**AIM OF THE EXERCISE**
Everything from the line containing "0.6, 0.58), 0.7)" through the line containing "from mathutils import Matrix, Vector, noise" should be repeated exactly, and nothing else from the data.

(Rows from a 3D modeling dataset)
━━━

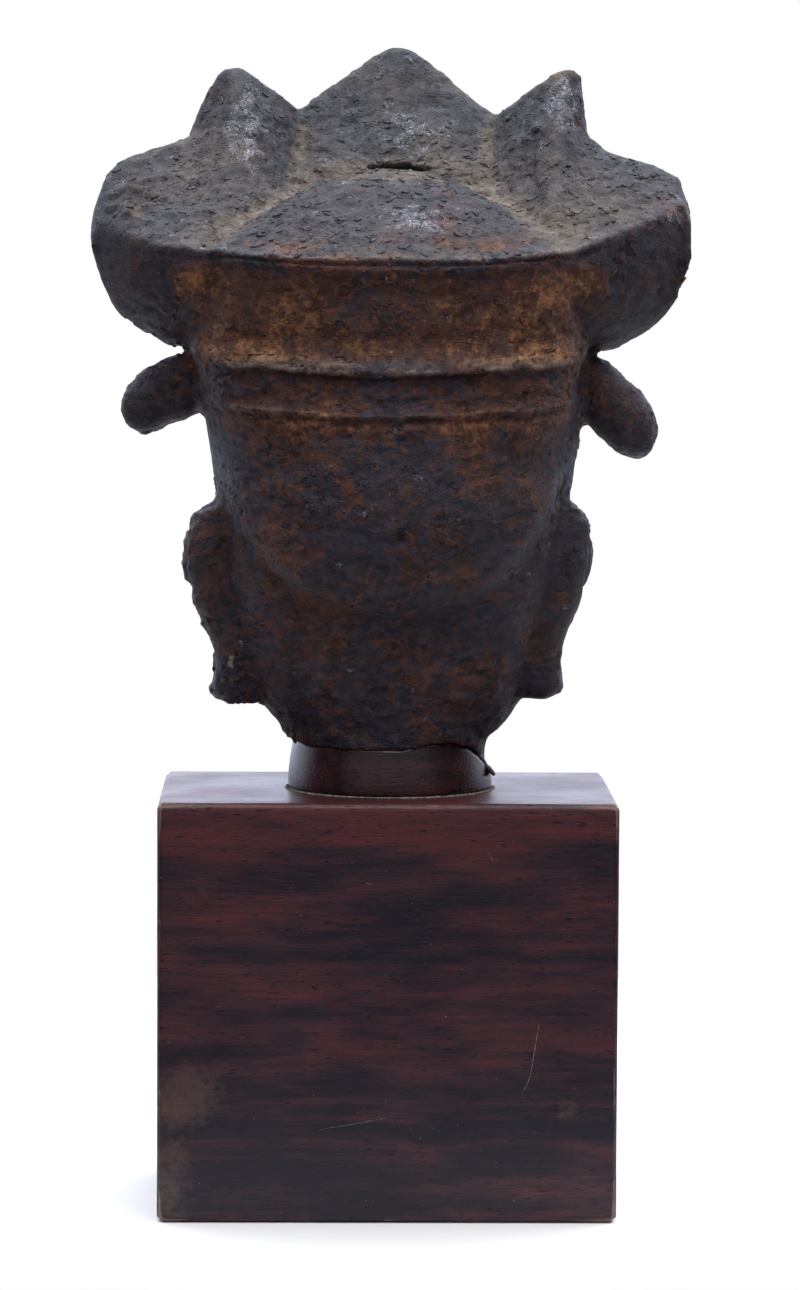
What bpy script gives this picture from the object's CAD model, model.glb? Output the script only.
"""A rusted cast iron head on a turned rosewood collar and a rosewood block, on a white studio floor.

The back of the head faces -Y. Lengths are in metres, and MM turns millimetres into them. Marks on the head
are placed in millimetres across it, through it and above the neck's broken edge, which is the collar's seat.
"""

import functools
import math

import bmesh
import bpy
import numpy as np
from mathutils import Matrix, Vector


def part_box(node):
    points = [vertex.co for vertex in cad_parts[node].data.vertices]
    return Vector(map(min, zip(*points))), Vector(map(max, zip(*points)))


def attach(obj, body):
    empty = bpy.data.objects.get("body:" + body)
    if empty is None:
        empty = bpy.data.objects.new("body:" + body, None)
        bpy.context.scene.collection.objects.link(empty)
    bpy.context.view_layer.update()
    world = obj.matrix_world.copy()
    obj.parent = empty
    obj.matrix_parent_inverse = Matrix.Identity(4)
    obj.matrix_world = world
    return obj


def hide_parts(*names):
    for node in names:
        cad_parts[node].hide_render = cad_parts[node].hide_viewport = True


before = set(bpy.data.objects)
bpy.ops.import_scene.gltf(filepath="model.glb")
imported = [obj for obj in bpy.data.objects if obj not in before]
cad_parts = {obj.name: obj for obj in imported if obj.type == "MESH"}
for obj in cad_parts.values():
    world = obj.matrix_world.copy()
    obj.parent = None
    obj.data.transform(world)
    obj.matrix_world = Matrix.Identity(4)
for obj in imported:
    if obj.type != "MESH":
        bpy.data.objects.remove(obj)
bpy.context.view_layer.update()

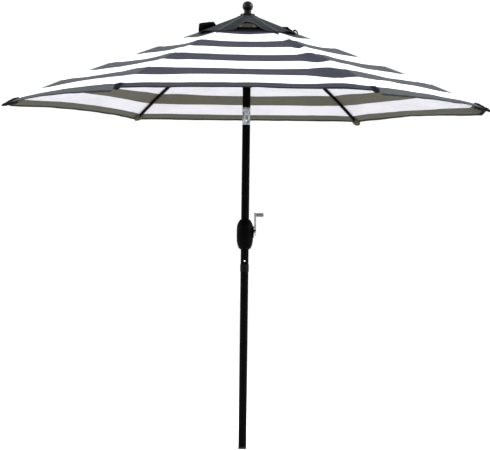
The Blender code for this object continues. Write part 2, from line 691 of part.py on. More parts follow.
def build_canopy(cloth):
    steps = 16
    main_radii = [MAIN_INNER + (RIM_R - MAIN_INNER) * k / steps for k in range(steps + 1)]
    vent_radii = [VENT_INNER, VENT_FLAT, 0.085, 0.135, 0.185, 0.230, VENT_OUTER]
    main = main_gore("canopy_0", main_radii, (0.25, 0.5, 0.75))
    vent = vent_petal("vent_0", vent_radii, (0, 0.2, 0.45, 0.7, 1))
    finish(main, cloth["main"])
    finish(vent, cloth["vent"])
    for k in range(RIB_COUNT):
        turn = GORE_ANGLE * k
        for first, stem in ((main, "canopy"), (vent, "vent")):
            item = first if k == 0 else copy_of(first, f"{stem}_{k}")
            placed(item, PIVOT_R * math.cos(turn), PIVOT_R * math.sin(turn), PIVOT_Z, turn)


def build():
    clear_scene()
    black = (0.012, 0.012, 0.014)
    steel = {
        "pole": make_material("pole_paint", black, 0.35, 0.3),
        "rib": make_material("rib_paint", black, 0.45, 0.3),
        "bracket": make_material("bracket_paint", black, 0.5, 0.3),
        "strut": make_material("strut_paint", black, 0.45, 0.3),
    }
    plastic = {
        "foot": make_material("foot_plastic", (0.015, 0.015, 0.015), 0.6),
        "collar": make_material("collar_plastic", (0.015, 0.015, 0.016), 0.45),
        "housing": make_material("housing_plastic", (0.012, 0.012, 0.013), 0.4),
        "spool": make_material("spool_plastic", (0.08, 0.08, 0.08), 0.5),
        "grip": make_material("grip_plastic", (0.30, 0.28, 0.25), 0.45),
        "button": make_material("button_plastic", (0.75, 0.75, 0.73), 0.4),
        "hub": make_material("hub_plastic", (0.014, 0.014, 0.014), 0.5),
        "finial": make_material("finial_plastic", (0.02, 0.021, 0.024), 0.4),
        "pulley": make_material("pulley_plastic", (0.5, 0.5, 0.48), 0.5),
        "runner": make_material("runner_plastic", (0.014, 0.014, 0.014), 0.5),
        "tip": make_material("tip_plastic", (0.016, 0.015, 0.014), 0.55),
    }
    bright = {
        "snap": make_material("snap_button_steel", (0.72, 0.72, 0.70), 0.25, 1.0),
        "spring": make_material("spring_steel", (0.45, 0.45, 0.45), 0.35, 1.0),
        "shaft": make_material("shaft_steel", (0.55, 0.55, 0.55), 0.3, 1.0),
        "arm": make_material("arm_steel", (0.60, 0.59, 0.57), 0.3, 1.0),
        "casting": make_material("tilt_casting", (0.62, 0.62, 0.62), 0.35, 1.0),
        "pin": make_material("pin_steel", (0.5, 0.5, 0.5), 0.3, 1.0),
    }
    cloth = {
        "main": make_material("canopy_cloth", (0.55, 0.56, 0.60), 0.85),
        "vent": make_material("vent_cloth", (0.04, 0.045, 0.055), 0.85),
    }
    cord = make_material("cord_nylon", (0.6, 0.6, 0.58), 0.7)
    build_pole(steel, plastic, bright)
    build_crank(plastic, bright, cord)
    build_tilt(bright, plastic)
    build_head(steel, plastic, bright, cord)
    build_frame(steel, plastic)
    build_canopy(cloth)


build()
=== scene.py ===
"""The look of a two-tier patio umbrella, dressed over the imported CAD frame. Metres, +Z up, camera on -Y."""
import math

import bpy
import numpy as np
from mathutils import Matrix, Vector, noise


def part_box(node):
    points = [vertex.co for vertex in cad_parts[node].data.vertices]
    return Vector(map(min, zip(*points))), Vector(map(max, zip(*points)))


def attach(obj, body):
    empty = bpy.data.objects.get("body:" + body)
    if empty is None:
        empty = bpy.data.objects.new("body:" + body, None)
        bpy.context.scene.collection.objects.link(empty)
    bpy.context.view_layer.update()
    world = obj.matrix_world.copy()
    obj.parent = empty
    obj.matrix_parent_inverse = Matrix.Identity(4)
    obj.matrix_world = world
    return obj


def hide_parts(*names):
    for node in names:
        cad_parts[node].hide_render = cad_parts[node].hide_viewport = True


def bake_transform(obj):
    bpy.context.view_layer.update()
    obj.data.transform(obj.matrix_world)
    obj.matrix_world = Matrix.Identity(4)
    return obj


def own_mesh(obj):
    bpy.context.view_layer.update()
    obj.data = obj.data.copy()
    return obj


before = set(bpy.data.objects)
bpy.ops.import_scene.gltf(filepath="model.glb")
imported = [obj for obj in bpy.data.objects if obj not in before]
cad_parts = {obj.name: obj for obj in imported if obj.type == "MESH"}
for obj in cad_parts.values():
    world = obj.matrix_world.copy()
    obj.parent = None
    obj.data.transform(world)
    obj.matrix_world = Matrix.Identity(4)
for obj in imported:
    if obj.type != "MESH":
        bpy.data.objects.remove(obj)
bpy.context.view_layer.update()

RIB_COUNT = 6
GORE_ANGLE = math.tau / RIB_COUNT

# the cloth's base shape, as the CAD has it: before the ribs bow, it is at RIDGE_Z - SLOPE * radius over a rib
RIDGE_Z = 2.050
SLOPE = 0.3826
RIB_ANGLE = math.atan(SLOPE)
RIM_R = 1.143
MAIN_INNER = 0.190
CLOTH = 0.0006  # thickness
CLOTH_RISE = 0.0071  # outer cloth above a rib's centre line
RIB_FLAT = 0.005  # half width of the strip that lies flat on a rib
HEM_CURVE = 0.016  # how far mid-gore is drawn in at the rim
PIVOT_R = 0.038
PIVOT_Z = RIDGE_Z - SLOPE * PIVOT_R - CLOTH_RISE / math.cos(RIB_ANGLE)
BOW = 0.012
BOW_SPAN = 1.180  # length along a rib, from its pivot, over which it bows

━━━

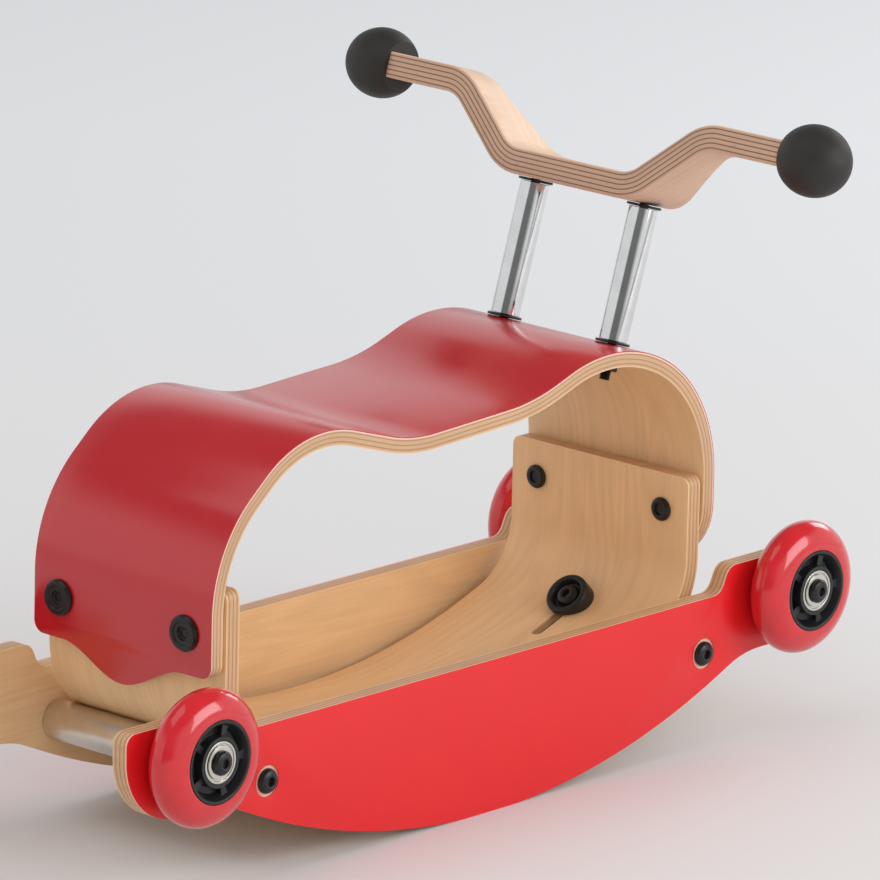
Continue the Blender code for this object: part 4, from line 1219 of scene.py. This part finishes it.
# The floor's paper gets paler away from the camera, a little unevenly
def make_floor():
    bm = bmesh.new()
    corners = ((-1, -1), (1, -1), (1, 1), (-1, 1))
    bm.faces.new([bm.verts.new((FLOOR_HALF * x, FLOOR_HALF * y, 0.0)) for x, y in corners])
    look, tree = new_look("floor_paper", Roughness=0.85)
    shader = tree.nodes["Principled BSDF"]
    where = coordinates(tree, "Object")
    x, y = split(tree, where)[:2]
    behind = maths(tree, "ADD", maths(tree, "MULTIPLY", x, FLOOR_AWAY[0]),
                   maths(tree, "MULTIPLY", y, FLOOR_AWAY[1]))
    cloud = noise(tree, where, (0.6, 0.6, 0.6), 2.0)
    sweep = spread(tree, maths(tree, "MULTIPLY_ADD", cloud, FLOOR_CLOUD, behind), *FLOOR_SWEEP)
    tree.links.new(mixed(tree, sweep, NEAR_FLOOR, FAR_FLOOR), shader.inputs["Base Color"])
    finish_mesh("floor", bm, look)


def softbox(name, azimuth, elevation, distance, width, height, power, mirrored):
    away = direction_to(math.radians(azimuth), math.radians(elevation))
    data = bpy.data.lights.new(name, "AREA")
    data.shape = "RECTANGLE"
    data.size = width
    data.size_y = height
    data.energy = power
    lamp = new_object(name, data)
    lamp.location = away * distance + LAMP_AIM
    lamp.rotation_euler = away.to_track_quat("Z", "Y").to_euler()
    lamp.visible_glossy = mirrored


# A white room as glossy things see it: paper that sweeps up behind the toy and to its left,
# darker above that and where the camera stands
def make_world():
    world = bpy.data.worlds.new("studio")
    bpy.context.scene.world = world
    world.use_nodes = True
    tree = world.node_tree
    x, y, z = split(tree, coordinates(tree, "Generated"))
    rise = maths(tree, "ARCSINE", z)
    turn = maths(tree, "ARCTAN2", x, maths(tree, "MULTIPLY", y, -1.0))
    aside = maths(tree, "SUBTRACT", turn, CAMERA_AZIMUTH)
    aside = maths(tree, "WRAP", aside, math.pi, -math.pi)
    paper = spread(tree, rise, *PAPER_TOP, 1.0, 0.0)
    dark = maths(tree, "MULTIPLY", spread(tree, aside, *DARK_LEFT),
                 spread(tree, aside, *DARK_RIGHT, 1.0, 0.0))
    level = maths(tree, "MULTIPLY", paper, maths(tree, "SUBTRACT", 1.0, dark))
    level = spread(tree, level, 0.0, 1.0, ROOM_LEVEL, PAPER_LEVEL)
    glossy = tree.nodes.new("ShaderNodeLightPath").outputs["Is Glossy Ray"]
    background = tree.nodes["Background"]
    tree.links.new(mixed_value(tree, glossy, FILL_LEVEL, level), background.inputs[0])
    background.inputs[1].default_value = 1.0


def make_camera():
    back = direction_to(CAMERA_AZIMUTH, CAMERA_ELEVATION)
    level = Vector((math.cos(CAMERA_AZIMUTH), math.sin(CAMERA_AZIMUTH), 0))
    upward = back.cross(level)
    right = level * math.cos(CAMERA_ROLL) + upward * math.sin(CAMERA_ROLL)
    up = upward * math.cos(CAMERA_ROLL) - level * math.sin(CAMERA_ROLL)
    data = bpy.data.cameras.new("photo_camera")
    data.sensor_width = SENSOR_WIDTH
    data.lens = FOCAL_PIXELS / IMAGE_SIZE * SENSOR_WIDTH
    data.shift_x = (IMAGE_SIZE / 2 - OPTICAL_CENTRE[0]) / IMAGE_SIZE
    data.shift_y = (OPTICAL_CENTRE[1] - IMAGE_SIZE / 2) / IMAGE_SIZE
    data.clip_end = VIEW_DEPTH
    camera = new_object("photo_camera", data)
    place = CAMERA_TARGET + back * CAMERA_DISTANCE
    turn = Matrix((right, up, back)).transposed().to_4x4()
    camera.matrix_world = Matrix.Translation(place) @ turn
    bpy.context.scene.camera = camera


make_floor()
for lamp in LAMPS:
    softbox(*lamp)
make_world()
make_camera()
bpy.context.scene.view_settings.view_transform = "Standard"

━━━

**COMPLETED EXERCISE**
    cord = make_material("cord_nylon", (0.6, 0.6, 0.58), 0.7)
    build_pole(steel, plastic, bright)
    build_crank(plastic, bright, cord)
    build_tilt(bright, plastic)
    build_head(steel, plastic, bright, cord)
    build_frame(steel, plastic)
    build_canopy(cloth)


build()
=== scene.py ===
"""The look of a two-tier patio umbrella, dressed over the imported CAD frame. Metres, +Z up, camera on -Y."""
import math

import bpy
import numpy as np
from mathutils import Matrix, Vector, noise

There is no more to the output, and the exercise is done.